Sono passati quattordici anni da quando i cinema vennero invasi dalla commedia romantica a sfondo etnico Il Mio Grosso Grasso Matrimonio Greco. Nella finzione invece sono trascorsi circa diciotto anni da quando Ian è riuscito a vincere i pregiudizi della famiglia Portokalos e a coronare il suo sogno d’amore con Toula. Dopo tutti questi anni la coppia è ancora solida, ma un po’ stanca, tra preoccupazioni, la giovane Paris, figlia unica pronta per il college, le incombenze quotidiane e ovviamente la famiglia, sempre affaccendata intorno a ogni suoi componente, affettuosa e invadente più che mai.

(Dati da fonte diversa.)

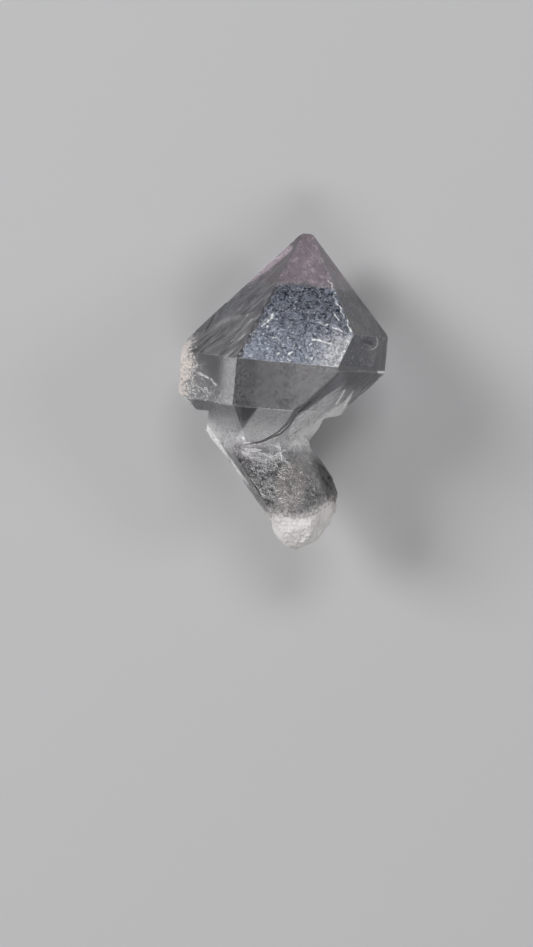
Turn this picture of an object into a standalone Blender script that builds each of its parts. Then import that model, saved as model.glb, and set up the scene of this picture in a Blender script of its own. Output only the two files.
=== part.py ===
"""A scepter quartz crystal, lying on its back prism face.

Metres, +Z up. +Y runs along the crystal's long axis from the stem to the tip, and the origin is under the
middle of its bounding box, on the surface that it lies on. The shape is worked out in millimetres about the
middle of the head, and scaled to metres at the end.
"""

import math
import random

import bmesh
import bpy
from mathutils import Matrix, Vector, noise

MM = 0.001

# Quartz: six prism faces parallel to the long axis, 60 degrees apart, with a rhombohedral face beyond each of
# their two ends.
SIDES = 6
PYRAMID_TILT = math.radians(51.79)  # from the long axis to the normal of a rhombohedral face

# Distance of each face from the middle of the head, from the top prism face round towards +X. The crystal
# lies on the fourth prism face.
PRISM_MM = (4.15, 4.10, 4.90, 4.15, 4.80, 4.20)
TIP_MM = (4.00, 4.95, 5.70, 5.40, 4.85, 4.05)
BASE_MM = (3.90, 2.60, 3.30, 4.30, 4.35, 3.90)
BLANK_MM = 24.0

# The head ends in a ragged shoulder where it grew out over the stem.
SHOULDER_MM = Vector((-2.6, -3.65, 0.0))
SHOULDER_LEAN = math.radians(17.0)

# Outline of the stem across its length, seen from above: height along Y, left edge, right edge.
STEM_OUTLINE_MM = (
    (-1.60, -2.10, 1.20),
    (-2.60, -2.55, 1.70),
    (-3.30, -2.68, 2.12),
    (-4.30, -2.02, 3.02),
    (-5.05, -1.44, 3.32),
    (-6.10, -0.56, 3.30),
    (-6.60, -0.14, 3.08),
    (-7.20, 0.20, 2.80),
    (-7.70, 0.48, 2.40),
    (-7.98, 0.80, 1.95),
    (-8.13, 1.15, 1.58),
)
STEM_TOP_MM = (3.25, 3.02, 2.72, 2.42, 2.28, 2.10, 1.95, 1.70, 1.40, 1.10, 0.75)
STEM_BACK_MM = (-1.30, -1.35, -1.40, -1.35, -1.25, -1.05, -0.90, -0.70, -0.45, -0.20, 0.10)
# Flats round the stem: the angle that each faces, from +X towards +Z, and its share of the half width. The
# flat that faces up and right has a share of its own at each height, because it is sunk under the head.
STEM_FLATS = ((90, 0.92), (162, 1.04), (190, 0.94), (225, 1.02), (272, 0.93), (338, 0.89))
SLANTED_FLAT = 35
SLANTED_SHARE = (0.50, 0.66, 0.76, 0.86, 0.87, 0.87, 0.87, 0.87, 0.87, 0.87, 0.87)
STEM_RINGS = 44
STEM_SPOKES = 46
STEM_RIDGE_MM = 0.07
STEM_PIT_MM = 0.10
STEM_LUMP_MM = 0.16
LUMPY_BELOW_MM = -6.3

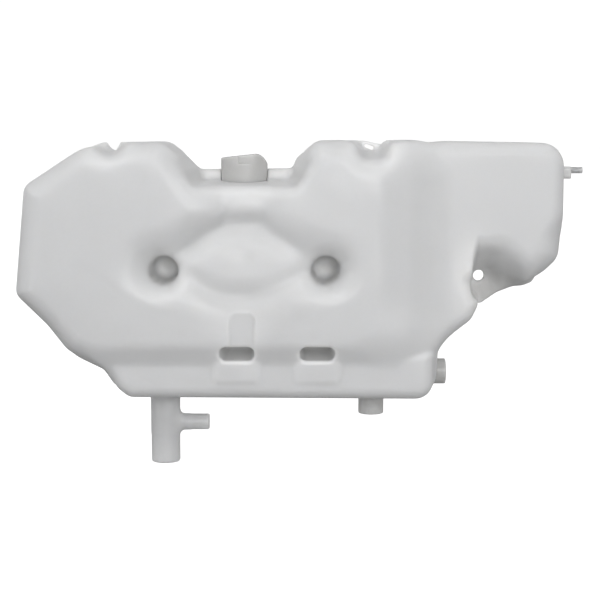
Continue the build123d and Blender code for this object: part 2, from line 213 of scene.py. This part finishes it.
class Tank:
    LOBE, SIDED, SUMPD = 85.0, 57.0, 72.0
    XC = -277.5          # plane of symmetry of the two lobes

    def __init__(self):
        F = Field.outline
        self.lobes = F(corners(LOBES))
        self.side = F(corners(SIDE))
        self.sump = F(corners(SUMP))
        self.flange = F(corners(FLANGE))
        self.recess = F(spline(RECESS))
        self.relief = Field(self.relief_grid())

    # depth of the recess's surface, measured from the parting plane
    def relief_grid(self):
        x, z = Field.grid()
        r = poly_sd(spline(RECESS), x, z)
        w = 30.0 - 2.0 * step(z, 15.0, 45.0) + 8.0 * step(z, 80.0, 100.0) + 9.0 * step(-z, -12.0, 12.0)
        t = -r / w
        u = np.clip(t, 0.0, 1.0)
        ramp = np.where(r > 0, t, 1 - (1 - u) ** 1.6 * (1 + 0.15 * u))
        floor = 67.5 + 0.10 * (70.0 - z)
        c = (85.0 - floor) * np.where(r > 0, t * 1.45, ramp)
        nose = 7.0 * step(z, 66.0, 84.0)
        lens = poly_sd(spline(LENS), x, z)
        wl = 12.0 + 16.0 * step(-z, -22.0, 5.0)
        amp = 8.2 - 0.0022 * np.minimum(z - 38.0, 0) ** 2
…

Nia Vardalos torna nei panni di Toula e alla sceneggiatura di un film che si presenta da subito stanco, raffazzonato, che cerca di raccogliere in sé non solo i luoghi comuni affrontati con fresca novità nel film del 2002, ma unendoli a tutta una serie di problematiche più attuali, come l’omosessualità e il ruolo della donna nella società e nella famiglia. La leggerezza estrema del racconto, rende però questo tentativo di approfondimento solo un piccolo accenno nella baraonda di urla e parole greche per lo più inventate dai piccoli di casa.
È vero che la grande e colorita famiglia fa sempre ridere, per situazioni grottesche che calcano la mano su quello che già era stato l’aspetto vincente del primo film, virando però sulle note farsesche di una baracconata enorme, esagerata, a tratti sgradevole.

E che nessuno dica a nonno Gus che Alessandro Magno era Macedone, dal momento che nemmeno la Vardalos sembra ricordarlo.